'Bingöl'de bina
yıkılmamalıydı'
Boğaziçi Üniversitesi (BÜ) Kandilli
Rasathanesi ve Deprem Araştırma Enstitüsü Müdürü Prof. Dr. Gülay Barbarosoğlu ,
Türkiye'nin her an deprem riski ile karşı karşıya olduğunu yineleyerek
''Bingöl'de 5.7 büyüklüğündeki depremin hiçbir hasara neden olmaması gerekirken
birçok bina yıkıldı'' dedi.
FIP Industriale ve Boğaziçi
Üniversitesi, dün Kandilli Rasathanesi Deprem Araştırma Enstitüsü'nde
''Türkiye'de, İtalya'da ve dünyada depreme karşı izolasyon sistemleri'' konulu
konferans düzenledi.
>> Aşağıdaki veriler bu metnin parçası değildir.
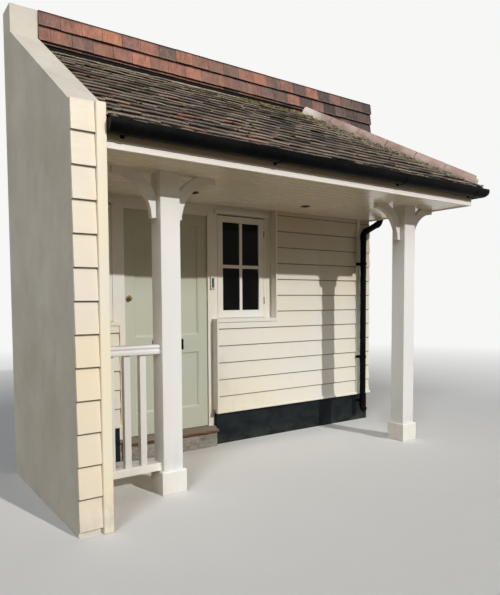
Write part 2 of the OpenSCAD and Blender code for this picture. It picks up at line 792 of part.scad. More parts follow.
// A curved band brace; its outer edge lies against the post and the soffit near its ends and
// leaves the corner between them open
module brace(side) translate([side * (post_size / 2 + brace_reach), brace_t / 2, -brace_reach])
    rotate([90, 0, 0]) linear_extrude(brace_t) intersection() {
        difference() {
            circle(r = brace_reach - brace_end + brace_band, $fn = 96);
            circle(r = brace_reach - brace_end, $fn = 96);
        }
        translate([side > 0 ? -brace_reach : 0, 0]) square(brace_reach);
    }

module braces() color("#f2f2f2") placed() for (x = post_xs, side = [1, -1])
    translate([x, post_y, soffit_z]) brace(side);

// Half the width of the handrail at parts of its height, with a waist in the middle
rail_shape = [[0.47, 0], [0.5, 0.12], [0.5, 0.38], [0.42, 0.5], [0.42, 0.56], [0.5, 0.68],
    [0.5, 0.86], [0.4, 1]];

module handrail() color("#f4f4f2") placed() along_x(0, post_first)
    translate([post_y, rail_top - rail_h]) polygon([
        for (p = rail_shape) [p[0] * rail_w, p[1] * rail_h],
        for (k = [len(rail_shape) - 1 : -1 : 0]) [-rail_shape[k][0] * rail_w,
            rail_shape[k][1] * rail_h]]);

module bottom_rail() color("#f4f4f2") placed() along_x(0, post_first)
    translate([post_y - low_rail_w / 2, low_rail_z]) polygon([[0, 0], [low_rail_w, 0],
        [low_rail_w, low_rail_h - 6], [low_rail_w - 8, low_rail_h], [8, low_rail_h],
        [0, low_rail_h - 6]]);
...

Konferansın açılışında konuşan Prof. Dr. Gülay
Barbarosoğlu, yüksek teknoloji kullanımının Türkiye için artık kaçınılmaz
olduğunu ifade etti. Barbarosoğlu, ''Geçen günlerde Sağlık Bakanı ile görüştüm.
Hastanelerde sismik izolasyon kullanmaya kararlılar. Özellikle birinci derece
deprem bölgelerinde yeni inşa edilecek hastanelerde bu sistemleri
kullanacaklarını söylediler. Kültür ve Turizm Bakanı ile yaptığım görüşmede de
İstanbul'un tarihi mirasının depreme karşı korunmasıyla ilgili uluslararası bir
konferans için finansal destek vermeyi kabul etti'' diye konuştu.
Konferansın ilk sunumun yapan BÜ Deprem
Mühendisliği Anabilim Dalı Başkanı Prof. Dr. Mustafa Erdik , sismik izolasyon
sistemleri olan kurşun kauçuk bileşiminden yapılmış yastıklar ve sürtünmeli
sarkaç uygulamaları hakkında bilgi verdi.
Sismik izolasyon sistemlerinin iyi bir
şekilde kullanılabilmesi için iyi bir deprem şartnamesine ihtiyaç duyulduğuna
dikkat çeken Erdik, ''Depremde tahrip olan Bolu Tüneli 1992 deprem şartnamesine
uygun yapılmıştı. Meydana gelen hasarın nedeni mühendislik uygulamaları değil,
şartnamenin yetersizliğidir'' dedi.
Erdik, dünyada sismik izolasyonun
tarihi yapılarda da kullanıldığını anımsatarak ''San Francisco'daki tarihi
belediye binası bu yöntemle güçlendirildi. Ermenistan'da tarihi bir okul
binasının duvarlarına delik açılarak izole edildi. Dünya Bankası bu projeyi
örnek olarak gösteriyor'' diye konuştu.